Zizek, Avatar And The Dialectic Of Fantasy
- Details
- Category: Culture
- Created on Sunday, 14 March 2010 07:00
- Written by J. Ramsey
"...[T]here seems to be what we might call a certain determinism of form at work in Zizek’s readings here ... As if the family, sexual, and/or racial narrative structures of these films totally trump any sort of resistant content. As if WHAT the film is saying is totally trumped by HOW it is saying it. As if there is only one type of viewer’s gaze engaging these works … As if the social reception of a film is not a highly over-determined and contradictory affair…"
Thoughts on Zizek on Avatar: Form determines content?
By J. Ramsey
On one level, Zizek seems to revel in reading texts against the grain; in showing that the true significance of cultural works is just the opposite of what one would have assumed.
Is this sheer perversity, or is there a method to this mode of reading?
Generally speaking, Zizek tends to be critical of cultural works that—whatever their ostensibly radical or progressive contents—he perceives as domesticating the (traumatic) Real of social contradiction. He is especially wary of those works that appear to him to smooth over or package political conflict with the trappings of Oedipal or romantic love plots.
So then he is critical of Avatar for the way that its avatar-fantasy, imaginary-escapist (two worlds) structure allows for an oh-so-seamless insertion of a white settler colonist soldier into the ranks of the eco-friendly blue native Na’vi, a process of course facilitated by the predictable love story, between Jake Sully and the warrior Princess.

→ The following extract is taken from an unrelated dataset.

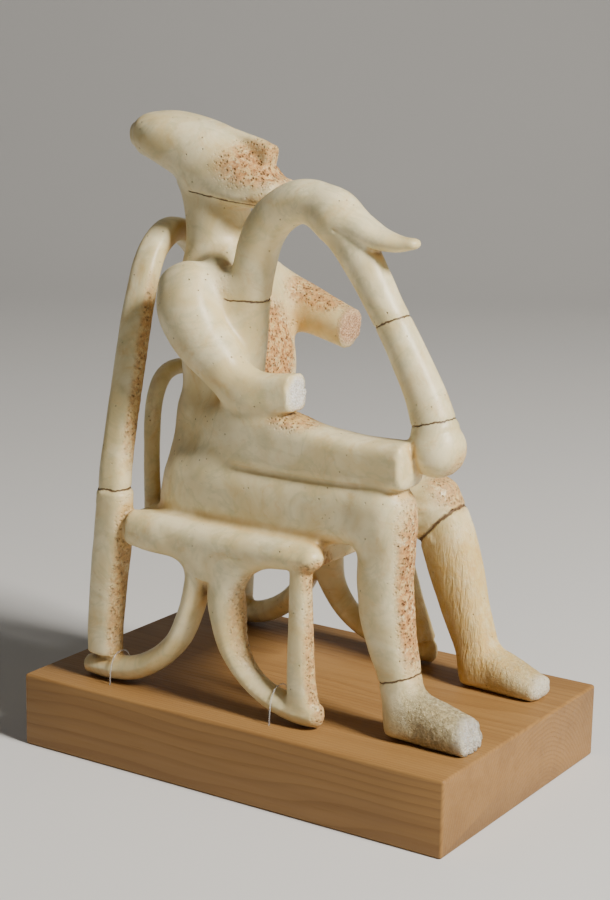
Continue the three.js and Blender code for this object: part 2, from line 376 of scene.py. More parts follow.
@dataclass(frozen=True)
class Openwork:
    """Limbs in one upright plane at `x`, cut as if from one board.

    Each limb's station has its half thickness along X first, then its half width in the plane.
    `corner` is the width of the rounding round the board's edges, and `share` is how soon one
    limb's thickness gives way to the next one's. `usual` is the half thickness far from any limb,
    and every fourth sample of a path is enough to find it.
    """

    x: float
    limbs: tuple[Limb, ...]
    corner: float = 8.0
    share: float = 3.0
    usual: float = 6.0
    every: int = 4
    blend: float | Fillet = 1.0

    def field(self, points: Array) -> Array:
        """Signed distance, negative inside.

        The limbs' distances in the plane are united with their fillets. The near and the far face
        are means of the limbs' own faces, weighted by exp(-distance / share). The distance is a
        rounded greater of the one in the plane and the one from the two faces.

        Args:
            points: the places, one to a row.

        Returns:
            The distances.
        """
        out = np.full(len(points), FAR)
        top = max(row[2] for limb in self.limbs for row in limb.stations) + 3 * REACH
        close = np.flatnonzero((np.abs(points[:, 0] - self.x) < 3 * REACH) & (points[:, 2] < top))
        at = points[close]
        plane = np.full(len(at), FAR)
        total = np.full(len(at), TINY)
        middle, half = total * self.x, total * self.usual
        for limb in self.limbs:
            gap = self.flattened(limb).field(at)
            weight = np.exp(-np.clip(gap, 0, FAR) / self.share) + TINY
            track = {key: rows[:: self.every] for key, rows in limb.track().items()}
            apart = at[:, None, 1:] - track["centre"][None, :, 1:]
            near = (apart**2).sum(axis=2).argmin(axis=1)
            middle += weight * track["centre"][near, 0]
            half += weight * track["sizes"][near, 0]
            total += weight
            plane = smooth_union(plane, gap, limb.blend)
        faces = np.abs(at[:, 0] - middle / total) - half / total
        out[close] = -smooth_union(-plane, -faces, self.corner)
        return out

    def flattened(self, limb: Limb) -> Limb:
        """A limb moved into the board's own plane, and without end across it.

        Args:
            limb: one of the board's limbs.

        Returns:
            The limb whose field is a distance in the plane.
        """
        rows = np.array(limb.stations)
        rows[:, 0] = self.x
        rows[:, 3] = UNBOUNDED
        return replace(limb, stations=tuple(map(tuple, rows)))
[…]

Indeed, he does seem to make this process seem more seamless than I recall it being in the actual film...
For instance, Zizek writes: “If we really want to change or escape our social reality, the first thing to do is change our fantasies that make us fit this reality. Because the hero of Avatar doesn’t do this, his subjective position is what Jacques Lacan, with regard to de Sade, called le dupe de son fantasme.”
But is it the case that Jake Sully does NOT change his fantasy? Does his basic subjective orientation remain simply escapist? Do the Na'vi remain objects within this fantasy rather than subjects offering him (and us) new (communal, ecologically sound) fantasies, ones in more contradictory relation to the postmodern imperialist hyper-capitalism of 2010?
Yes, as Zizek points out, the film, in the end gives Jake Sully his legs back, letting him fully assume the form of a Na’vi. (Certainly, it would have been really interesting had the film NOT gone this way, and had left us with a reminder of the gap between Sully and the Na’vi.)
But really Jake does not know that such a transformation is possible or likely earlier in the film. Indeed, it is the Colonel on the military base that promises him his legs back, in exchange for his loyal service as an avatar-spy. Thus we might say that Sully’s siding with the Na’vi is in some sense not only that of a “race/empire traitor” but of a “revolutionary suicide” (and rebirth)…He gives up hope of getting his own legs back and ironically thus finds new and better, living legs.
Perhaps, what Zizek is saying is that even though Sully cannot know it literally, we—the viewing public—DO intuit the possibility of his being restored to his full and healthy self through his encounter with (and appropriation of) Na’vi culture. As proper subjects of Hollywood ideology, we have been trained to see the happy ending coming. In this view, the film’s romantic sexual ideology may make this neat union a foregone conclusion.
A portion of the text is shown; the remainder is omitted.